Henderson was a popular man in town. He was eminent commander of Ryan Commandery, Knights Templar, and on the night of his disappearance he was to have attended a meeting of the lodge. He didn’t show up.

The lodge offered a $100 reward for recovery of the body. Another $250 reward was offered by Henderson’s father-in-law, Clell Coleman.

Sightings reported

After the disappearance of Henderson, several sightings were reported. Five days after the disappearance, Homer Phillips of Parksville said he saw a Dodge Sedan, like the one Henderson drove, stopped on the railroad crossing between Alum Springs and Parksville the same night of the disappearance.

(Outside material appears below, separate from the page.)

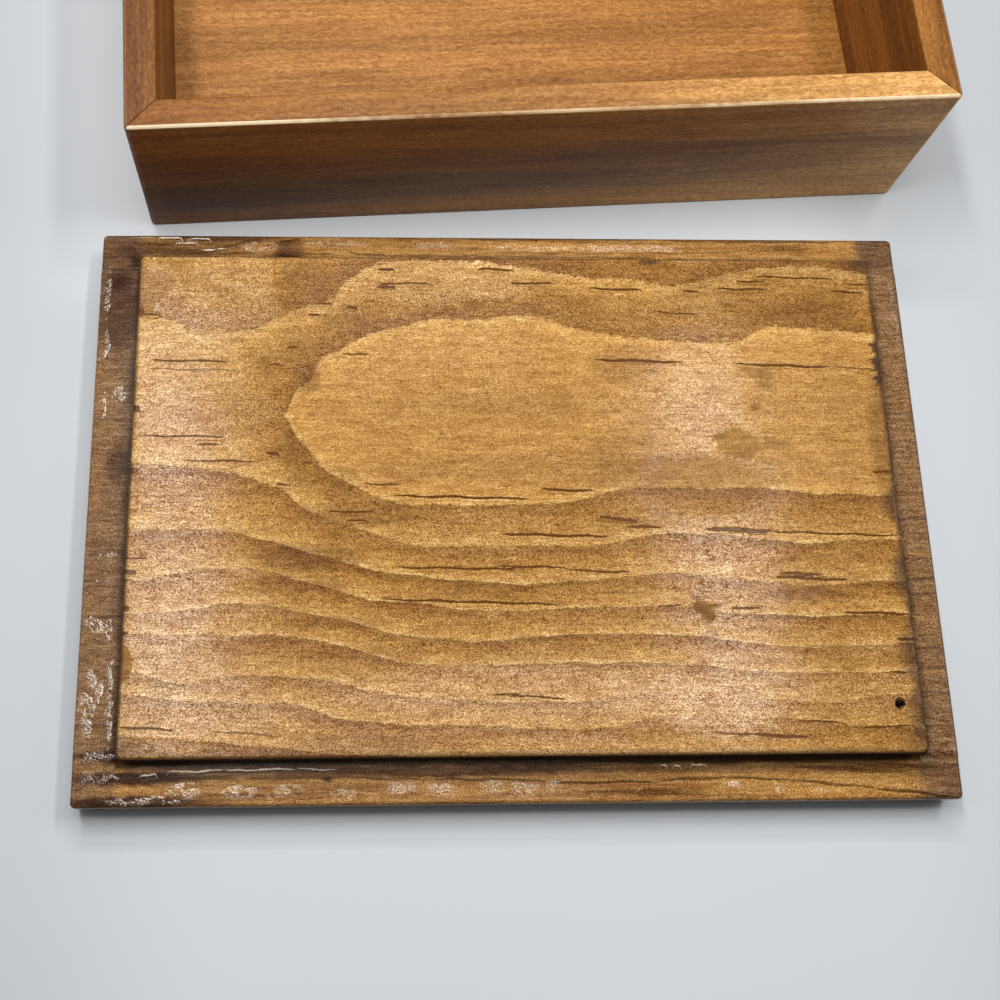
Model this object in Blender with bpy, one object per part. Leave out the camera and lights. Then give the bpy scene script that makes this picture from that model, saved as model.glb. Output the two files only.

Phillips said the car then backed onto the road and turned up a road leading to the Knobs, and turned around and headed back.

The driver asked Phillips the way to Parksville and left. Phillips took the license number of the car and it corresponded with the number of Henderson’s vehicle.

Someone in Garrard County also thought he saw Henderson the evening he disappeared, but the rumor could not be verified.

Ten days after the disappearance, the sheriff in St. Louis sent a photo of a man who had identified himself as Henderson when he was arrested. The man was later identified as

Floyd Henderson, an escaped convict.

Mayor W.O. McIntyre and Clell Coleman, asked Capt. John J. McGillicuddy, chief of Louisville detectives, Capt. Fred Hauler, head of Louisville identification bureau and Lt. Ira Froh, assistant to McGillicuddy and help with the case. They came without charge to help. Also, a battery of newspapermen were rendering valuable services to local officers with the case.

Henderson had been in the grocery business in Junction City 20 years before going to Harrodsburg. He also was manager of the Nichols Detergent Company in Danville.

He was a charter member of the Danville Rotary Club and was prominent in social life in Danville. He was president of the Chamber of Commerce in 1925. He was a devoted church member and worked in community welfare work.

He and his wife, the former Verna Coleman, and daughter, Mary Louise, lived on Maple Avenue. Verna was the daughter of Clell Coleman, state commissioner of agriculture.